STEFANIA TOTARO
Cronaca

Tangenti in Brianza, la difesa: Malaspina imprenditore senza tesoretti nascosti

"I soldi? Solo per salvare le aziende"

Guardia di Finanza

Vimercate, 26 maggio 2018 - «Un imprenditore che non si è mosso per creare tesoretti chissà dove, ma che ha cercato di salvare le sue aziende colpite dalla gravissima congiuntura economica immettendo di tasca propria enormi somme di denaro». Ecco chi è Giuseppe Malaspina per l’avvocato Luca Ricci, il suo storico legale che lo segue da anni e a cui, dopo l’arresto, si è aggiunto il collega Marcello Elia. L’imprenditore di origini calabresi ma trapiantato fin dalla gioventù nel Vimercatese, si trova in carcere su ordine di custodia cautelare chiesto dalla Procura di Monza con le accuse di bancarotta fraudolenta e false fatturazioni che avrebbe commesso grazie alla complicità di uno staff di professionisti compiacenti per salvare dal fallimento il suo impero immobiliare fatto di appartamenti, alberghi e anche un lussuoso mega maneggio ad Ornago. 

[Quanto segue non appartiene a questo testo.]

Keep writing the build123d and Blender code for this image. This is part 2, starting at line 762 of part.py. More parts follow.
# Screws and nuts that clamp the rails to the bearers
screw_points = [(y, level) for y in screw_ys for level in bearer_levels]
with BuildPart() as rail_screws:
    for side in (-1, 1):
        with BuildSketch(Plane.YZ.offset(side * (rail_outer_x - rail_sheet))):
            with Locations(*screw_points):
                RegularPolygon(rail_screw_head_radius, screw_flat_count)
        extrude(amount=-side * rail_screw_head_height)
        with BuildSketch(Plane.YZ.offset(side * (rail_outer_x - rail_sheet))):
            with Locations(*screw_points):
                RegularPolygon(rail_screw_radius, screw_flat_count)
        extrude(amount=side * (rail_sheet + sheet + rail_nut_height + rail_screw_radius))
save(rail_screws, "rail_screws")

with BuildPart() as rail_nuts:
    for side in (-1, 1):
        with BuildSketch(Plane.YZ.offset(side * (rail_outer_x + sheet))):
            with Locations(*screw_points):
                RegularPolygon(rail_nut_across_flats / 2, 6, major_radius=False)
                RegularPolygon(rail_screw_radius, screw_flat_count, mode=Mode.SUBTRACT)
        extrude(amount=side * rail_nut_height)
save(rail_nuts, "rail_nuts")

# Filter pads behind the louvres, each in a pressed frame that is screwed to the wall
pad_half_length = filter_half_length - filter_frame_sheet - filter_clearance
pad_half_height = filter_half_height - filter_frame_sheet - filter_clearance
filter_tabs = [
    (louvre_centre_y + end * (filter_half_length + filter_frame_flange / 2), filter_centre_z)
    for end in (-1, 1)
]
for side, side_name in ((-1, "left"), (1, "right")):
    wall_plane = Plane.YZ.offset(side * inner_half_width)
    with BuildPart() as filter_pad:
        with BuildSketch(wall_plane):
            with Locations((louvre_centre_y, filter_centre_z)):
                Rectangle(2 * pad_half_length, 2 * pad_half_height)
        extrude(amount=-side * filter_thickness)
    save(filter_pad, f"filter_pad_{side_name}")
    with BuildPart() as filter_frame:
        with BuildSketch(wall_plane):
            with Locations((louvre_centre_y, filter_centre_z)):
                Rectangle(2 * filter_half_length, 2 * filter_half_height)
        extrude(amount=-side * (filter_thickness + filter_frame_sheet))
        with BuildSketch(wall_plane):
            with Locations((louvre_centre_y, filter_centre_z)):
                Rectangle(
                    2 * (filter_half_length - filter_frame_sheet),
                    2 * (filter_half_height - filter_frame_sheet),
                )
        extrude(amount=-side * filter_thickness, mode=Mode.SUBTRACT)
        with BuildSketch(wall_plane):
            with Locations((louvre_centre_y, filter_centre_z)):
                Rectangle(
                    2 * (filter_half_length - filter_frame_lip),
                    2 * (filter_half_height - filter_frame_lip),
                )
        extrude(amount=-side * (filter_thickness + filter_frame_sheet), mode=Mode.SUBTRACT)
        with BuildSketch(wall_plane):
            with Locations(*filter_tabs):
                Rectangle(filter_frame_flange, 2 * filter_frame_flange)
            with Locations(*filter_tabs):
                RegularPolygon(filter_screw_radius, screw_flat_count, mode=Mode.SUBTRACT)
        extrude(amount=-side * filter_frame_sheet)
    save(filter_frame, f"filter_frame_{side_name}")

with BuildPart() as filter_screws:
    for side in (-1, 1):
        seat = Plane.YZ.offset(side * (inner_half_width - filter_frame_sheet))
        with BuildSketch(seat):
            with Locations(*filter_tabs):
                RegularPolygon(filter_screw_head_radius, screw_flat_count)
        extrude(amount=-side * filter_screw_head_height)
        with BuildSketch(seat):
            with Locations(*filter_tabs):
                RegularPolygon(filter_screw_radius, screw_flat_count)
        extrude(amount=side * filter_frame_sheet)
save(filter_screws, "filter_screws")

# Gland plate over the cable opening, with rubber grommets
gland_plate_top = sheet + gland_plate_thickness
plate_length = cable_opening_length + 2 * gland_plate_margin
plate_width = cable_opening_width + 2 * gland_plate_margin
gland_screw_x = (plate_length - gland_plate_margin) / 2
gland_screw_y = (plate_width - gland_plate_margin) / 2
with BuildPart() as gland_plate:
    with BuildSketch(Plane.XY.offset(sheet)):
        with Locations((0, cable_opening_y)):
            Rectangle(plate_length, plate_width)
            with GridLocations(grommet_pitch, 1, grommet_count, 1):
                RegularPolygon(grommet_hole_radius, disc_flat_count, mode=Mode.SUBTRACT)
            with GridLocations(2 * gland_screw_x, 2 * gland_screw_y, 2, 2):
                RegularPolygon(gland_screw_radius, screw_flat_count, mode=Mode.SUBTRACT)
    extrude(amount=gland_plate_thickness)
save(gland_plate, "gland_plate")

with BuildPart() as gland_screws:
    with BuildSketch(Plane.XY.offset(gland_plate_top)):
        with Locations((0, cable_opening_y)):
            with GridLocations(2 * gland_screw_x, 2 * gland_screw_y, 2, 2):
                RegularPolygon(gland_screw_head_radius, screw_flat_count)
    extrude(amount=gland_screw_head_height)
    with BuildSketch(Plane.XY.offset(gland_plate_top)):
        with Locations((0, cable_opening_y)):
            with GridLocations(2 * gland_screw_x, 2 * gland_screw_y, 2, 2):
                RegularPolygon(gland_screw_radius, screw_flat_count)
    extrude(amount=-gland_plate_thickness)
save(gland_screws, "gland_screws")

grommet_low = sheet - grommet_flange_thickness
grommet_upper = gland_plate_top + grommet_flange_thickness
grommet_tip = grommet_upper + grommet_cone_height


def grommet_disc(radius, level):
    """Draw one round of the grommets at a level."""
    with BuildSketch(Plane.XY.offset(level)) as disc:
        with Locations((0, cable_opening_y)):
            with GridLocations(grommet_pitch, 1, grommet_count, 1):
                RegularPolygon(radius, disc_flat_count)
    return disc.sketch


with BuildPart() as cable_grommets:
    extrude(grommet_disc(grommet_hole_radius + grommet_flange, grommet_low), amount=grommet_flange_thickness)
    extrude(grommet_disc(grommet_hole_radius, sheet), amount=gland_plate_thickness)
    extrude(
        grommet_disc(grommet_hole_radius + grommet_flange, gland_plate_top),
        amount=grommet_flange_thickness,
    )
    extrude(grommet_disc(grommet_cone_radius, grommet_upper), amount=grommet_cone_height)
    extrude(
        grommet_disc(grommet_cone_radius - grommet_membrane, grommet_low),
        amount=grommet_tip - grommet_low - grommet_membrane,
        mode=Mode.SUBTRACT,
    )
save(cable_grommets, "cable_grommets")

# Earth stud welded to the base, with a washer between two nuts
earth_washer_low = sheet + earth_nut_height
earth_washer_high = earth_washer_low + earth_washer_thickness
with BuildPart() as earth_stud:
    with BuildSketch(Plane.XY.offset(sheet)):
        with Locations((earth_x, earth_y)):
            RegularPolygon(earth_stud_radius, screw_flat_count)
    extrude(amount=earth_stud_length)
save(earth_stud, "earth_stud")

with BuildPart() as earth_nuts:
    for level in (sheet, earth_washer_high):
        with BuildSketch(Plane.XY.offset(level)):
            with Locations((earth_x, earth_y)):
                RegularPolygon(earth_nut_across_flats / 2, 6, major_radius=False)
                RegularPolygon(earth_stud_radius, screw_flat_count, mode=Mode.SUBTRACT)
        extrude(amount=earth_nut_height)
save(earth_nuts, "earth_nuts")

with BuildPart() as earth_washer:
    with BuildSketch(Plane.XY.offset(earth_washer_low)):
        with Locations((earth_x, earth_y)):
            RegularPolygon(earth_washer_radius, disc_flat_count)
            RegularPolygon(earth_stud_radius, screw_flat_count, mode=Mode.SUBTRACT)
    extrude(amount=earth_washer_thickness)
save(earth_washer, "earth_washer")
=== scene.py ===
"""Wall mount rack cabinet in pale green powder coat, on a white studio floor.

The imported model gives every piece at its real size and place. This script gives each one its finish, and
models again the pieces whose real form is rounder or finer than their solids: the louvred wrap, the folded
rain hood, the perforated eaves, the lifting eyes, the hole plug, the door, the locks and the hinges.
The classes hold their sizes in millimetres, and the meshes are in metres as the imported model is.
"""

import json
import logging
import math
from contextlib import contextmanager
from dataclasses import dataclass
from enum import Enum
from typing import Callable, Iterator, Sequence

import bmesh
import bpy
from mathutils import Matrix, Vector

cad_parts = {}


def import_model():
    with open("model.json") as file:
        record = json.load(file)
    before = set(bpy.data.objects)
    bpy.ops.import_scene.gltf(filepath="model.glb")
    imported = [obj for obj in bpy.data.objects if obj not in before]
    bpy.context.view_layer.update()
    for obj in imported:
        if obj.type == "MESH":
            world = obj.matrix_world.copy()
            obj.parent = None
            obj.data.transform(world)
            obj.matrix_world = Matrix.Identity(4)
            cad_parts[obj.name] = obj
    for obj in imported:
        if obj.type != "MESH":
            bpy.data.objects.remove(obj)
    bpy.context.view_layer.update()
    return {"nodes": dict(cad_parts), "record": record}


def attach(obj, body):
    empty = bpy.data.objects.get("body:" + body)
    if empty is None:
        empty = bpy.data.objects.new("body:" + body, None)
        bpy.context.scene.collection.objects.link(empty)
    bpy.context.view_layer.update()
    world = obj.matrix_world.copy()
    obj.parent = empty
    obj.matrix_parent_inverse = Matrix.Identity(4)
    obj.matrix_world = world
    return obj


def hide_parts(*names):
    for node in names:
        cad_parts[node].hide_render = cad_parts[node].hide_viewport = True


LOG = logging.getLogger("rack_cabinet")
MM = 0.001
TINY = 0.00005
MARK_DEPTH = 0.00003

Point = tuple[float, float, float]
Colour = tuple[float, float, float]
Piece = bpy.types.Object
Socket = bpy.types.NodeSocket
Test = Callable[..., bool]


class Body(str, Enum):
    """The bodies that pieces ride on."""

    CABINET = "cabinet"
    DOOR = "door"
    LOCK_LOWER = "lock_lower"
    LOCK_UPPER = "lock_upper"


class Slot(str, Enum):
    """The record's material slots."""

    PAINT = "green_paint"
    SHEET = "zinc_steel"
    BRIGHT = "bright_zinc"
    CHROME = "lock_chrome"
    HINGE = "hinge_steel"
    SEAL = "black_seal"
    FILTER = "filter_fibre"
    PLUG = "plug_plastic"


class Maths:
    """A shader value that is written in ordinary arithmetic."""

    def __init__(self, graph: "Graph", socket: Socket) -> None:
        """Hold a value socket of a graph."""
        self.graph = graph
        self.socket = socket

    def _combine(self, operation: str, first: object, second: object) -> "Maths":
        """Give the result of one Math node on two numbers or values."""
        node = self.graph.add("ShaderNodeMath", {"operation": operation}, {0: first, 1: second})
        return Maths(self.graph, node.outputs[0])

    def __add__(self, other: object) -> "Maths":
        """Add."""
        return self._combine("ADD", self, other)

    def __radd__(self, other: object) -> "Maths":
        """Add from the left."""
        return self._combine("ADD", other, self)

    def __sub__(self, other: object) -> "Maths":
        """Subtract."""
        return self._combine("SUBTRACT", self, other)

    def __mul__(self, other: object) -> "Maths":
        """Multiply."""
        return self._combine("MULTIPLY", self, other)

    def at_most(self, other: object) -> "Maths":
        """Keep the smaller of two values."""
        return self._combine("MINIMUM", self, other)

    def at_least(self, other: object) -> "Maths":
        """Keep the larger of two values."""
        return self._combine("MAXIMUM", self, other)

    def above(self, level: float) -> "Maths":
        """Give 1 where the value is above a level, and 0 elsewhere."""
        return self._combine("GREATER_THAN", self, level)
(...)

All'interrogatorio di garanzia Malaspina si è avvalso della facoltà di non rispondere al gip. «Non ha risposto alle domande del giudice perché, a differenza del gip che ci ha messo un anno per l’ordinanza, noi eravamo nella totale impossibilità di preparare la difesa da un giorno con l’altro - spiega l’avvocato Ricci - Ma contestiamo decisamente le accuse e ci rammarica molto il fatto che Malaspina avesse già rappresentato le sue argomentazioni davanti al pm». Il legale punta il dito sul fatto che lo stesso gip non abbia accolto la richiesta di misura cautelare nei confronti degli indagati per l’associazione per delinquere e il riciclaggio. Per il gip non è stata ritenuta la prova, «neppure sotto il profilo indiziario, dell’esistenza di un gruppo organizzato».

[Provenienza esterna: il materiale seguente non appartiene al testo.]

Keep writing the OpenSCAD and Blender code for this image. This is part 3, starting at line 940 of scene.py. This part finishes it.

Sulle altre accuse «Malaspina vuole difendersi e rappresentare la correttezza del suo ragionamento imprenditoriale complessivo - continua Luca Ricci - e dimostrare che le somme rimaste nel suo Gruppo trovano giustificazione nel suo obiettivo di salvare le aziende. Malaspina non ha mai avuto l’intento di creare danno ai creditori, infatti il fallimento non è stato chiesto dai creditori ma dalla Procura di Monza. Le società erano già state colpite dalla crisi immobiliare e, con il fallimento, hanno perso ancora più valore». Secondo la difesa, «tra il 2009 e il 2010 Malaspina ha messo nelle casse del suo Gruppo 26 milioni di euro di beni suoi personali e ha tentato una ristrutturazione societaria con le banche, accettata da tutte tranne due - sostiene il legale - A causare il default è stata l’enorme svalutazione del compendio immobiliare a causa della congiuntura economica e il cruccio nostro è che invece sono state adottate dal consulente tecnico della Procura valutazioni fuori da ogni logica del valore di mercato, ad esempio relativamente agli alberghi Ca Sagredo di Venezia e Gritti di Milano, che hanno finito per alterare la prospettiva accusatoria. Constatazioni che svilupperemo in una nostra consulenza tecnica difensiva».

Sui prossimi passi della difesa, c’è assoluto riserbo. Malaspina potrebbe decidere di farsi interrogare dal pm Salvatore Bellomo e poi chiedere la scarcerazione, oppure presentare ricorso al Tribunale del Riesame contro l’ordinanza cautelare o ancora addirittura davanti alla Suprema Corte di Cassazione.